Housing Platform of the Conservatives
Renters
- Enhance the viability of using Community Land Trusts for affordable housing by creating an incentive for corporations and private landowners to donate to them.
Renters/Owners – Mixed
Implement a plan to build 1 million homes in the next three years:
-
Leverage federal infrastructure investments to increase housing supply.
- Require municipalities receiving federal funding for public transit to increase density near the funded transit.
- Release at least 15% of the federal owned lands for housing.
- Incent developers to build the housing Canadians both want and need, by encouraging Canadians to invest in rental housing by enhancing capital gains tax when selling a rental property and reinvesting in rental housing.
- Explore converting unneeded office space to housing.

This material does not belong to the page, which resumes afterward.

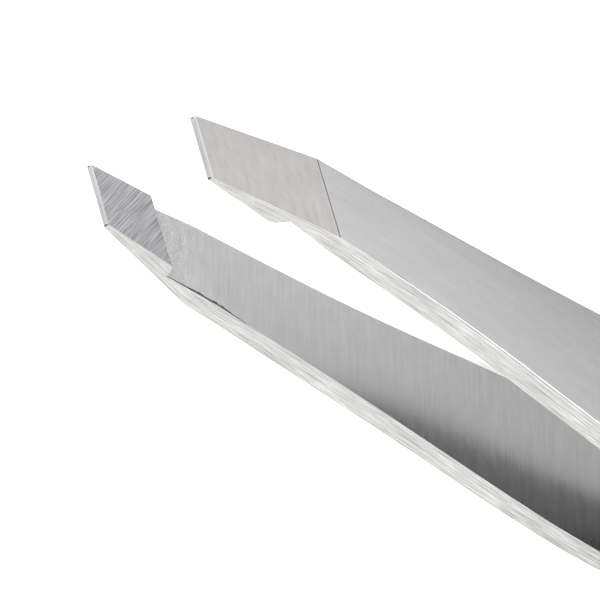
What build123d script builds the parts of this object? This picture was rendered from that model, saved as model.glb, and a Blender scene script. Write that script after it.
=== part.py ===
from build123d import *
import os
from math import radians, tan

os.makedirs("parts", exist_ok=True)

# Slant tweezers: two steel strips, mirror images of each other, spot-welded face to face at
# the heel.  The free end of each strip is a slanted jaw: a raised flat pad on the inside,
# a long ground bevel on the outside, and a narrow blunt edge where the two meet at the tip.
#
# Frame: +X runs from the heel to the tips, +Y is the way in which the left strip opens, and
# the tweezers lie on their narrow sides with +Z up.  The origin is under the middle of the
# overall box, on the surface that they lie on.  The strips mirror each other in y = 0.
# A station is a distance back from the pointed corner of the tips, towards the heel.

# ---- Driving dimensions (millimetres, degrees) ----
length = 95.0            # overall, heel to tips
width = 9.7              # of a strip across the grip, its widest stretch
tip_gap = 7.5            # between the two pads when the tweezers are open

# The jaw.
slant = 25.6             # how far the tip edge leans back from straight across
tip_half_width = 1.62    # half the width of a strip at the tips
tip_thickness = 0.38     # of the blunt edge between pad and bevel
bevel_slope = 0.213      # rise of the outer bevel per millimetre back from the tip edge
pad_length = 5.38        # from the tip edge to the pad's rear corner
pad_step_run = 0.52      # the pad's rear end slopes down over this length
pad_end_radius = 0.5     # where the pad turns down into that slope
relief_inner = 4.72      # inner face at the foot of the slope, where the relief is deepest
relief_length = 9.9      # from the tip edge to where the relief has run out
corner_radius = 0.1      # of the pointed corner, and of the tip edge towards the bevel
corner_loss = 0.054      # what that rounding takes off the pointed corner's reach

# The strip seen from its narrow side: how far its two faces stand from the mid-plane y = 0.
pad_back = 8.0           # station behind the pad and ahead of the jaw root
jaw_root = 12.0          # station where the jaw ends and the long bow begins
bow_crown = 20.0         # station where the outer faces stand furthest apart
bow_middle = 32.0
grip_front = 52.0        # station where the bow turns in towards the heel
weld_front = 82.0        # station where the two strips meet
jaw_inner = 4.45         # inner face at the jaw root, and as far forward as the relief
bow_inner = 4.19
grip_inner = 3.70
jaw_outer = 5.98         # outer face, at the same stations and at the crown
crown_outer = 6.05
bow_outer = 5.88
grip_outer = 5.55
bow_lean = 0.03          # rise of both faces per millimetre forward at the grip's front
heel_thickness = 1.15    # of each strip at the heel, thin enough to flex ahead of the weld
edge_radius = 0.15       # of the long outer edges

# The strip seen from its face: half its width at each station.
flank_end = 20.0         # the flanks are straight as far back as this
flank_half_width = 2.72
swell = 35.0
swell_half_width = 3.92
full_width_front = 50.5  # the sides run parallel from here to the weld's front
heel_half_width = 4.2
heel_corner_radius = 3.0

# The flexure: each strip bends ahead of the weld, and a hinge here stands for that.
hinge_station = 77.5
hinge_gap = 0.05         # between a moving arm and its fixed tail

# The spot welds: lens-shaped nuggets astride the two faces that meet at the heel.
weld_radius = 1.5
weld_depth = 0.6         # into each strip
weld_stations = (86.0, 91.0)

# ---- Derived places ----
heel_x = -length / 2
tip_x = length / 2 + corner_loss
mid_z = width / 2
tip_z = mid_z - tip_half_width        # the pointed corner is the lower one
pad_y = tip_gap / 2
tip_outer_y = pad_y + tip_thickness
slant_direction = (-tan(radians(slant)), 0, 1)
clear = 12.0                          # further than any cut has to reach


def at(station):
    """The x of a station."""
    return tip_x - station


def runs_lengthwise(edge):
    """Whether an edge runs more along the tweezers than across them."""
    return abs(edge.tangent_at(0.5).X) > 0.6


def runs_across(edge):
    """Whether an edge runs more across the tweezers than along them."""
    return not runs_lengthwise(edge)


# ---- The left strip, in one piece from heel to tip ----
with BuildPart() as left_strip:
    # Side view: both faces, with the pad's level carried back past the pad for now.
    with BuildSketch(Plane.XY):
        with BuildLine():
            inner_bow = Spline(
                (at(jaw_root), jaw_inner),
                (at(bow_middle), bow_inner),
                (at(grip_front), grip_inner),
                tangents=[(-1, 0), (-1, -bow_lean)],
            )
            inner_bend = Spline(
                inner_bow @ 1, (at(weld_front), 0), tangents=[(-1, -bow_lean), (-1, 0)]
            )
            outer_bow = Spline(
                (at(jaw_root), jaw_outer),
                (at(bow_crown), crown_outer),
                (at(bow_middle), bow_outer),
                (at(grip_front), grip_outer),
                tangents=[(-1, 0), (-1, -bow_lean)],
            )
            outer_bend = Spline(
                outer_bow @ 1,
                (at(weld_front), heel_thickness),
                tangents=[(-1, -bow_lean), (-1, 0)],
            )
            Polyline(inner_bend @ 1, (heel_x, 0), (heel_x, heel_thickness), outer_bend @ 1)
            Polyline(
                inner_bow @ 0,
                (at(pad_back), jaw_inner),
                (at(pad_back), pad_y),
                (at(-clear), pad_y),
                (at(-clear), jaw_outer),
                outer_bow @ 0,
            )
        make_face()
    extrude(amount=width)

    # Face view: narrow at the tip, swelling to the grip, rounded off at the heel.
    flank_slope = (flank_half_width - tip_half_width) / flank_end
    with BuildSketch(Plane((0, 0, mid_z), x_dir=(1, 0, 0), z_dir=(0, -1, 0))) as face_view:
        with BuildLine():
            flank = Line(
                (at(-clear), tip_half_width - clear * flank_slope),
                (at(flank_end), flank_half_width),
            )
            side = Spline(
                flank @ 1,
                (at(swell), swell_half_width),
                (at(full_width_front), width / 2),
                tangents=[(-1, flank_slope), (-1, 0)],
            )
            grip = Line(side @ 1, (at(weld_front), width / 2))
            taper = TangentArc(grip @ 1, (heel_x, heel_half_width), tangent=(-1, 0))
            Line(taper @ 1, (heel_x, 0))
            Line(flank @ 0, (at(-clear), 0))
            mirror(about=Plane.XZ)
        make_face()
        fillet(face_view.vertices().group_by(Axis.X)[0], heel_corner_radius)
    extrude(amount=clear, both=True, mode=Mode.INTERSECT)

    # The jaw's cuts run parallel to the slanted tip edge.  First the tip edge and the bevel.
    bevel_reach = 2 * jaw_root
    with BuildSketch(Plane.XY.offset(tip_z)):
        with BuildLine():
            Polyline(
                (at(0), pad_y - clear),
                (at(0), tip_outer_y),
                (at(bevel_reach), tip_outer_y + bevel_reach * bevel_slope),
                (at(bevel_reach), tip_outer_y + clear),
                (at(-2 * clear), tip_outer_y + clear),
                (at(-2 * clear), pad_y - clear),
                close=True,
            )
        make_face()
    extrude(amount=2 * clear, dir=slant_direction, both=True, mode=Mode.SUBTRACT)

    # Then the step down from the pad, and the relief that runs out into the inner face.
    step_end = pad_length + pad_step_run
    with BuildSketch(Plane.XY.offset(tip_z)):
        with BuildLine():
            Polyline(
                (at(pad_length), pad_y - 1),
                (at(pad_length), pad_y),
                (at(step_end), relief_inner),
                (at(relief_length), jaw_inner),
                (at(relief_length), pad_y - 1),
                close=True,
            )
        make_face()
    extrude(amount=2 * clear, dir=slant_direction, both=True, mode=Mode.SUBTRACT)

    # The pad turns down into its step in an arc, and the long outer edges, which the fingers
    # meet, are rounded.
    pad = left_strip.faces().filter_by(Axis.Y).sort_by(Axis.X)[-1]
    fillet(pad.edges().filter_by(runs_across).sort_by(Axis.X)[0], pad_end_radius)
    outer_faces = left_strip.faces().filter_by(lambda face: face.normal_at().Y > 0.5)
    fillet(outer_faces.edges().filter_by(runs_lengthwise), edge_radius)

    # The pointed corner is rounded too.  Its rounding meets the outer edge's smoothly, so it
    # runs on along the tip edge to the other corner.
    pointed_corner = left_strip.edges().filter_by(Axis.Y).sort_by(Axis.X)[-1]
    fillet(pointed_corner, corner_radius)

# ---- The right strip mirrors it ----
with BuildPart() as right_strip:
    mirror(left_strip.part, about=Plane.XZ)

# ---- The spot welds, fused metal inside the heel ----
with BuildPart() as weld_lens:
    with BuildSketch(Plane.XY):
        with BuildLine():
            ThreePointArc((-weld_radius, 0), (0, weld_depth), (weld_radius, 0))
            ThreePointArc((-weld_radius, 0), (0, -weld_depth), (weld_radius, 0))
        make_face()
        split(bisect_by=Plane.YZ)
    revolve(axis=Axis.Y)

with BuildPart() as spot_welds:
    with Locations([(at(station), 0, mid_z) for station in weld_stations]):
        add(weld_lens.part)
spot_welds.part.label = "spot_welds"
export_step(spot_welds.part, "parts/spot_welds.step")

# ---- Each strip is parted at its hinge into a moving arm and a fixed tail ----
arm_end = Plane.YZ.offset(at(hinge_station) + hinge_gap / 2)
tail_end = Plane.YZ.offset(at(hinge_station) - hinge_gap / 2)

with BuildPart() as left_arm:
    add(left_strip.part)
    split(bisect_by=arm_end, keep=Keep.TOP)
left_arm.part.label = "left_arm"
export_step(left_arm.part, "parts/left_arm.step")

with BuildPart() as right_arm:
    add(right_strip.part)
    split(bisect_by=arm_end, keep=Keep.TOP)
right_arm.part.label = "right_arm"
export_step(right_arm.part, "parts/right_arm.step")

with BuildPart() as left_tail:
    add(left_strip.part)
    split(bisect_by=tail_end, keep=Keep.BOTTOM)
    add(spot_welds.part, mode=Mode.SUBTRACT)
left_tail.part.label = "left_tail"
export_step(left_tail.part, "parts/left_tail.step")

with BuildPart() as right_tail:
    add(right_strip.part)
    split(bisect_by=tail_end, keep=Keep.BOTTOM)
    add(spot_welds.part, mode=Mode.SUBTRACT)
right_tail.part.label = "right_tail"
export_step(right_tail.part, "parts/right_tail.step")
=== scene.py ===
import bisect
import math
import random

import bpy
import numpy as np
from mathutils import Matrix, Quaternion, Vector


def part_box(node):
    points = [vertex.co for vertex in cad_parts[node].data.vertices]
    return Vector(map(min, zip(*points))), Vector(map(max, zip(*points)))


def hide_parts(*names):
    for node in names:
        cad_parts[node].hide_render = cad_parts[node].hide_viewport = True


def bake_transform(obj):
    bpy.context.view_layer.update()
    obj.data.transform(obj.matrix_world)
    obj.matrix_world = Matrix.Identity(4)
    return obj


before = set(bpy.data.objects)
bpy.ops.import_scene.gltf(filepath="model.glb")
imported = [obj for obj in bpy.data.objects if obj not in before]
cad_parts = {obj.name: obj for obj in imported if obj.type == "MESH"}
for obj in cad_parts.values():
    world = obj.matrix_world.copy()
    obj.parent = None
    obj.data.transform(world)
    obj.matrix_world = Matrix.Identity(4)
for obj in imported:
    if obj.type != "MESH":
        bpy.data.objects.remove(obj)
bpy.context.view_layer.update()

# Lengths are in millimetres here and become metres where a mesh or a place is made.
# A station is a distance back from the pointed corner of the tips, towards the heel.
# Heights across a strip, z, are measured from the middle of its width.
MM = 0.001

# ---- The strip's shape, as in the CAD model ----
SLANT = math.radians(25.6)   # how far the tip edge leans back from straight across
TIP_HALF_WIDTH = 1.62
TIP_THICKNESS = 0.38
PAD_Y = 3.75                 # half the gap between the pads
BEVEL_SLOPE = 0.213
PAD_LENGTH = 5.38
PAD_STEP_RUN = 0.52
PAD_END_RADIUS = 0.5
RELIEF_INNER = 4.72          # inner face at the foot of the step, where the relief is deepest
RELIEF_LENGTH = 9.9          # from the tip edge to where the relief has run out
CORNER_RADIUS = 0.1
CORNER_LOSS = 0.054          # what rounding takes off the pointed corner's reach
JAW_ROOT, BOW_CROWN, BOW_MIDDLE, GRIP_FRONT, WELD_FRONT = 12.0, 20.0, 32.0, 52.0, 82.0
JAW_INNER, BOW_INNER, GRIP_INNER = 4.45, 4.19, 3.70
JAW_OUTER, CROWN_OUTER, BOW_OUTER, GRIP_OUTER = 5.98, 6.05, 5.88, 5.55
BOW_LEAN = 0.03
HEEL_THICKNESS = 1.15
EDGE_RADIUS = 0.15
FLANK_END, SWELL, FULL_WIDTH_FRONT = 20.0, 35.0, 50.5
FLANK_HALF_WIDTH, SWELL_HALF_WIDTH = 2.72, 3.92
HEEL_HALF_WIDTH = 4.2
HEEL_CORNER_RADIUS = 3.0

low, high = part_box("left_arm")
TIP_X = high.x / MM + CORNER_LOSS
MID_Z = (low.z + high.z) / 2 / MM
FULL_HALF_WIDTH = (high.z - low.z) / 2 / MM
HEEL_STATION = TIP_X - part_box("left_tail")[0].x / MM
FLANK_SLOPE = (FLANK_HALF_WIDTH - TIP_HALF_WIDTH) / FLANK_END
BEVEL_END = (JAW_OUTER - PAD_Y - TIP_THICKNESS) / BEVEL_SLOPE

# ---- Details that only show close up ----
FINE_EDGE = 0.03             # rounding of the edges that were left sharp
RIM_RADIUS = 0.08            # of the tip edge towards the pad
CREASE_DEPTH = 0.035         # of the fine line behind the bevel
CREASE_HALF_WIDTH = 0.035
CREASE_SET_BACK = 0.02       # of that line's middle, behind the bevel's end
EDGE_GROWTH = 6.0            # behind the bevel, the long outer edges grow round over this length
TIP_LINE_END = 0.06          # the ends of the tip edge carry a painted shade line as far back as this
BURR_START, BURR_END = 5.9, 12.5     # where grinding left a burr on the inner edge
BURR_WIDTH = 0.14
BURR_RISE, BURR_FADE = 3.0, 10.0     # length that it grows over, and where it begins to fade
BURR_SET_IN, BURR_PROUD = 0.3, 0.1   # how far it sits in and stands out, as shares of its width
FAN_START, FAN_RUN = 3.0, 7.0        # where the strokes on a narrow side fan out, and how fast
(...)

Ban foreign investors not living in or moving to Canada from buying homes here for a two year period. Instead, encourage foreign investment in purpose-built rental housing that is affordable to Canadians.
Owners
To make mortgages more affordable:
- Encourage a new market in seven-to-ten year mortgages to provide stability both for first-time home buyers and lenders.
- Remove the requirement to conduct a stress test when a homeowner renews a mortgage with another lender instead of only when staying with their current lender.
- Increase the limit on eligibility for mortgage insurance and index it to home price inflation.